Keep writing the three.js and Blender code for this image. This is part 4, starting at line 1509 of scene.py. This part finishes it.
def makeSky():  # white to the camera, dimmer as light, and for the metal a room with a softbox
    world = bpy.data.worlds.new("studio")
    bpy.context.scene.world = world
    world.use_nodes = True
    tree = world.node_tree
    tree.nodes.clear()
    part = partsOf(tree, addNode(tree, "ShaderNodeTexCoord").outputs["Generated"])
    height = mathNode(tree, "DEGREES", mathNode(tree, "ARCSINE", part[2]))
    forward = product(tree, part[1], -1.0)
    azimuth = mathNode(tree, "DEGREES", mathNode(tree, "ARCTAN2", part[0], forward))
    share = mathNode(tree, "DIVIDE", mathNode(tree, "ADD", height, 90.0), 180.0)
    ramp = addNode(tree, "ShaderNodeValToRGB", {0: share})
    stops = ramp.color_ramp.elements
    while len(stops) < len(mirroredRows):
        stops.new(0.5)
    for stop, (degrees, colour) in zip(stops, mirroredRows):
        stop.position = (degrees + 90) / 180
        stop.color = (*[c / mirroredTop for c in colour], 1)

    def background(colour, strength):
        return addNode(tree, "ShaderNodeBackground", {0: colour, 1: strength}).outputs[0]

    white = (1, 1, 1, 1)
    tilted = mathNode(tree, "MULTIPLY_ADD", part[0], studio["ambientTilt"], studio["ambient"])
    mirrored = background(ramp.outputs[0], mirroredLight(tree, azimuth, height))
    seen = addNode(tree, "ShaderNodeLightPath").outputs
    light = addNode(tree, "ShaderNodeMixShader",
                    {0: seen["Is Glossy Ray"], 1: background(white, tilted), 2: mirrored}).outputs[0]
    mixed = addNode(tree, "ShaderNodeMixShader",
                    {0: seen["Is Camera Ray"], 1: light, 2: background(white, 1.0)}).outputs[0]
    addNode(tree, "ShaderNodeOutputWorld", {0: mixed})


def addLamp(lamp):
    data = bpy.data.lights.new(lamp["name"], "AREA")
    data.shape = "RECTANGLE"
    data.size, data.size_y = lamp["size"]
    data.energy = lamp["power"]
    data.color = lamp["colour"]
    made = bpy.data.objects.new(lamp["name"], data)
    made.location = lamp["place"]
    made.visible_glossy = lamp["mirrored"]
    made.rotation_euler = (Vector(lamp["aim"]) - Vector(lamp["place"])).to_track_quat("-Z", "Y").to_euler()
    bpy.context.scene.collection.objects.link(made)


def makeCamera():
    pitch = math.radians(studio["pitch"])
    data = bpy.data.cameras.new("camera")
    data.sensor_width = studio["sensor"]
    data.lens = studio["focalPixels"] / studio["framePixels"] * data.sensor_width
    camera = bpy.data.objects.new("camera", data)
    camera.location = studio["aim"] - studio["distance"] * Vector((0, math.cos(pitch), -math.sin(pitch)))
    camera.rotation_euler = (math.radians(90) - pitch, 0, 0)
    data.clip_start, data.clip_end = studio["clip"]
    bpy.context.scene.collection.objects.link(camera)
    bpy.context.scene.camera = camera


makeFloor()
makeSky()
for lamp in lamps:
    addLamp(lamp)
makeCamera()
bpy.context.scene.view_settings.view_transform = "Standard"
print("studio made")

■ ■ ■ ■ ■

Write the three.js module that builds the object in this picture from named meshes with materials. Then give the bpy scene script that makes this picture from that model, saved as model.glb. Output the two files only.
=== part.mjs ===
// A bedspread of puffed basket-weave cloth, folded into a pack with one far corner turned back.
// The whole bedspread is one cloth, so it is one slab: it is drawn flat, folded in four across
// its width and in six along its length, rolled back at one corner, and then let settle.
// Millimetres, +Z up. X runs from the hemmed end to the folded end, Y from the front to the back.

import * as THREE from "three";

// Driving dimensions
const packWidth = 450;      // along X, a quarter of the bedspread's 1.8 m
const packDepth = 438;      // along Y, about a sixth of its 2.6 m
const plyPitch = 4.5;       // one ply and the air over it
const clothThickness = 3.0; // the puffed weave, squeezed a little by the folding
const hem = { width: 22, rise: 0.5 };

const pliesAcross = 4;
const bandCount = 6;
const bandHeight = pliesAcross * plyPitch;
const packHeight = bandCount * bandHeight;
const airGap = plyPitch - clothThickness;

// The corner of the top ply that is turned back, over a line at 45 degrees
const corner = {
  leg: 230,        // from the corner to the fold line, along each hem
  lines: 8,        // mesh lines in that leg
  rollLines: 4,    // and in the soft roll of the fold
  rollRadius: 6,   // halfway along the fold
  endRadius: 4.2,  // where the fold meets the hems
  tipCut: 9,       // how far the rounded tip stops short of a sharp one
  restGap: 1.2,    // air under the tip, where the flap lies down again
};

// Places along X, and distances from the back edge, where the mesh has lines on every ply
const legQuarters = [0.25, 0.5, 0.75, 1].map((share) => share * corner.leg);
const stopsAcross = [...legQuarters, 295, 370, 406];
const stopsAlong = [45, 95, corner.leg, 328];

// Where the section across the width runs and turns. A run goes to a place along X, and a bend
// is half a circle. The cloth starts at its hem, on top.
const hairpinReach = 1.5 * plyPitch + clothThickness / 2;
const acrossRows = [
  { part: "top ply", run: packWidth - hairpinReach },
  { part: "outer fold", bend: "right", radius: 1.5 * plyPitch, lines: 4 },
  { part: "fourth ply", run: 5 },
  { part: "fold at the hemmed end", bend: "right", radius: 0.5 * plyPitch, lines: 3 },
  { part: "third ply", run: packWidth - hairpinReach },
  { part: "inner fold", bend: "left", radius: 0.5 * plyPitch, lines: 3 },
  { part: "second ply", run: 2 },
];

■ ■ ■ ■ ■

**Objective**
List all lines in the material containing the string "that".

**Solution to this task**
Write the three.js module that builds the object in this picture from named meshes with materials. Then give the bpy scene script that makes this picture from that model, saved as model.glb. Output the two files only.
// The corner of the top ply that is turned back, over a line at 45 degrees
  lines: 8,        // mesh lines in that leg